▶ _Your objective_:
Extract exactly the run of lines starting at the line that holds "# Lanyard: each" and ending at the line that holds "obj.data.transform(world)", both included.

▶ _Supplied data_:
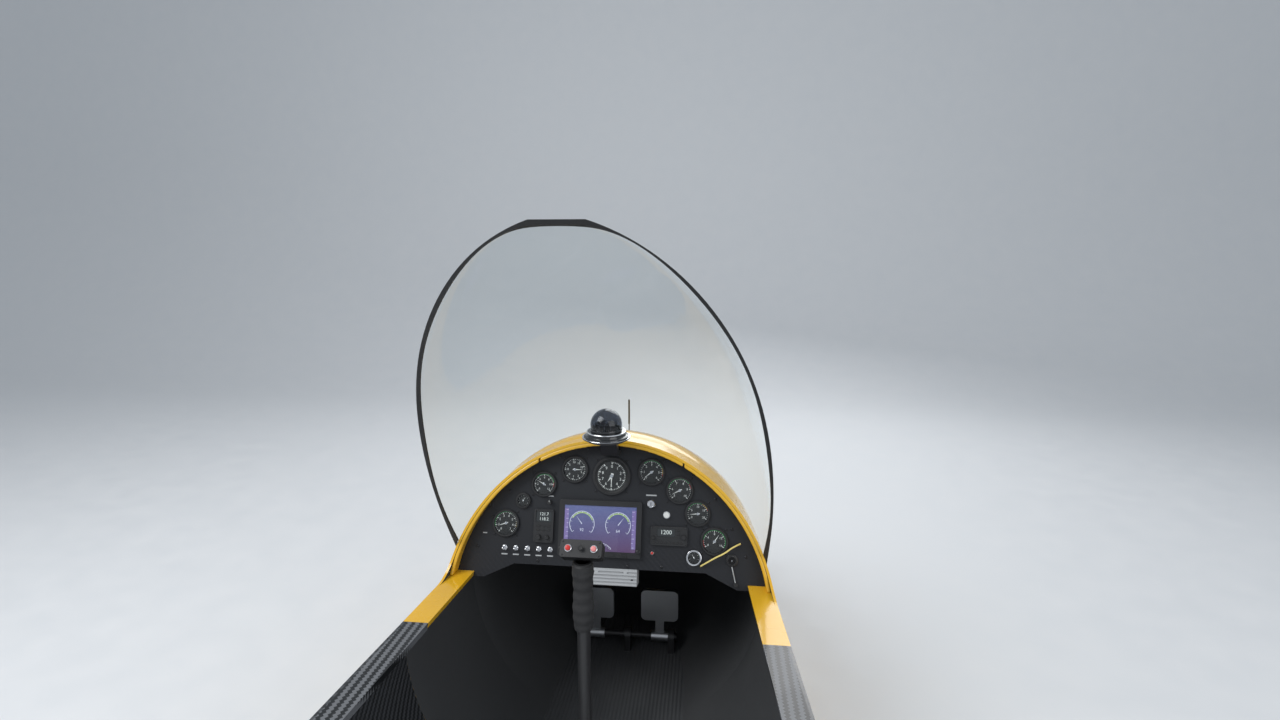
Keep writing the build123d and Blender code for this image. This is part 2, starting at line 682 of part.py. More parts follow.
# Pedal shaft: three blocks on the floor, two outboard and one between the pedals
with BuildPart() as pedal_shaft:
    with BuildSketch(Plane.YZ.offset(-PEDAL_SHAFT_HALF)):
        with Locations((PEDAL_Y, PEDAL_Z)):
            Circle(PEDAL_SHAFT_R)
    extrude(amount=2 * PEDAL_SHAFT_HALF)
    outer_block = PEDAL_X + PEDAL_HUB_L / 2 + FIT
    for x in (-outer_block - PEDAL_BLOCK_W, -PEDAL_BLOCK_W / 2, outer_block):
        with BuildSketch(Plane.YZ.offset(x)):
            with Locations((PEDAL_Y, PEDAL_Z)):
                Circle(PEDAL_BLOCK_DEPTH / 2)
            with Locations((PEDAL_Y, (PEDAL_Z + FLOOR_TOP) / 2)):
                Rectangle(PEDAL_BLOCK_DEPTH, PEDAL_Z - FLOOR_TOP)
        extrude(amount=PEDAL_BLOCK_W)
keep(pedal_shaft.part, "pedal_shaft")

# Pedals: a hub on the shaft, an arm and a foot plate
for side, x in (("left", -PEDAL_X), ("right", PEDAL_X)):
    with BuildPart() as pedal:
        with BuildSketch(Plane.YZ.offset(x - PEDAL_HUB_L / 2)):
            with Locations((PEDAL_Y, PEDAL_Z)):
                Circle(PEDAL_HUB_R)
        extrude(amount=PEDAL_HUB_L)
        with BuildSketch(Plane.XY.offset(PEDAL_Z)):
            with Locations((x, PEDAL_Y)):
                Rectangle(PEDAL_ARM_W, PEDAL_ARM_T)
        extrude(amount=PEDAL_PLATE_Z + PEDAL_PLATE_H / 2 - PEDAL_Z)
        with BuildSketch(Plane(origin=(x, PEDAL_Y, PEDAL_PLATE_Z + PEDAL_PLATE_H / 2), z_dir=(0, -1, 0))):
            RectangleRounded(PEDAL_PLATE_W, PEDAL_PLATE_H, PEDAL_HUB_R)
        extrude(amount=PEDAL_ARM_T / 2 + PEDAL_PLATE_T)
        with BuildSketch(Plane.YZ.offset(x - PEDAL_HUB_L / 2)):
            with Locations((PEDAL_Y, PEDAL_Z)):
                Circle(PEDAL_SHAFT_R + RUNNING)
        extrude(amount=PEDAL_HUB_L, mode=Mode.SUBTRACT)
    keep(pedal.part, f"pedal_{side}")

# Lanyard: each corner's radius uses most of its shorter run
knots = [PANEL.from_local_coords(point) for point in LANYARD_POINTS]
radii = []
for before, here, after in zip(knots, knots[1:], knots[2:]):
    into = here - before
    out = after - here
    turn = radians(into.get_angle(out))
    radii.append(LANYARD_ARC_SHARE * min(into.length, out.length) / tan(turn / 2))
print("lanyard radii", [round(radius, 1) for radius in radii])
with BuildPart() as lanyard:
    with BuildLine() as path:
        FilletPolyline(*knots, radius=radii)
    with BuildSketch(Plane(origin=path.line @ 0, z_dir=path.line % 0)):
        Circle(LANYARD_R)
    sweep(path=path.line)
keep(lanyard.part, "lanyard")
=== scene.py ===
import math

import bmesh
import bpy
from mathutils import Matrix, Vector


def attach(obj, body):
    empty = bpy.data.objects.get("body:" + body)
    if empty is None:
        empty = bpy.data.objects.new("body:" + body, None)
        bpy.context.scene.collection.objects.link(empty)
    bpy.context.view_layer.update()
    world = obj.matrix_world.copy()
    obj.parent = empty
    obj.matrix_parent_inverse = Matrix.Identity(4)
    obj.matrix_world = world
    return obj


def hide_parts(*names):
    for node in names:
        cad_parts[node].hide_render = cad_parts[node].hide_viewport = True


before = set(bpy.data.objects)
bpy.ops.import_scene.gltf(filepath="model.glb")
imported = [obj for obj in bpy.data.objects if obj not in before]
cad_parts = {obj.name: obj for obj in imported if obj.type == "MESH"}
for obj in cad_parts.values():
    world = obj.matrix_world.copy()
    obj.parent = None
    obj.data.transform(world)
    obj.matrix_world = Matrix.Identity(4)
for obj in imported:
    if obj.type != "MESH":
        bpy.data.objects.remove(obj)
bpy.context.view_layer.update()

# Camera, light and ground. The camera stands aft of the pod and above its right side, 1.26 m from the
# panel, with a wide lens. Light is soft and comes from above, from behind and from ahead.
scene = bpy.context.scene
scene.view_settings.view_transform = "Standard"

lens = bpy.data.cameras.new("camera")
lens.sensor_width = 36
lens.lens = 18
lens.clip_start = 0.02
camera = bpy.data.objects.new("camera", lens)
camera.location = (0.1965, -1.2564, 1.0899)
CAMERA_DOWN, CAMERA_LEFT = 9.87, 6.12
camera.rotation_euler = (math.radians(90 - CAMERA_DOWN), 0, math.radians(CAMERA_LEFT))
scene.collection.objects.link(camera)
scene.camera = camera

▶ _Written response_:
# Lanyard: each corner's radius uses most of its shorter run
knots = [PANEL.from_local_coords(point) for point in LANYARD_POINTS]
radii = []
for before, here, after in zip(knots, knots[1:], knots[2:]):
    into = here - before
    out = after - here
    turn = radians(into.get_angle(out))
    radii.append(LANYARD_ARC_SHARE * min(into.length, out.length) / tan(turn / 2))
print("lanyard radii", [round(radius, 1) for radius in radii])
with BuildPart() as lanyard:
    with BuildLine() as path:
        FilletPolyline(*knots, radius=radii)
    with BuildSketch(Plane(origin=path.line @ 0, z_dir=path.line % 0)):
        Circle(LANYARD_R)
    sweep(path=path.line)
keep(lanyard.part, "lanyard")
=== scene.py ===
import math

import bmesh
import bpy
from mathutils import Matrix, Vector


def attach(obj, body):
    empty = bpy.data.objects.get("body:" + body)
    if empty is None:
        empty = bpy.data.objects.new("body:" + body, None)
        bpy.context.scene.collection.objects.link(empty)
    bpy.context.view_layer.update()
    world = obj.matrix_world.copy()
    obj.parent = empty
    obj.matrix_parent_inverse = Matrix.Identity(4)
    obj.matrix_world = world
    return obj


def hide_parts(*names):
    for node in names:
        cad_parts[node].hide_render = cad_parts[node].hide_viewport = True


before = set(bpy.data.objects)
bpy.ops.import_scene.gltf(filepath="model.glb")
imported = [obj for obj in bpy.data.objects if obj not in before]
cad_parts = {obj.name: obj for obj in imported if obj.type == "MESH"}
for obj in cad_parts.values():
    world = obj.matrix_world.copy()
    obj.parent = None
    obj.data.transform(world)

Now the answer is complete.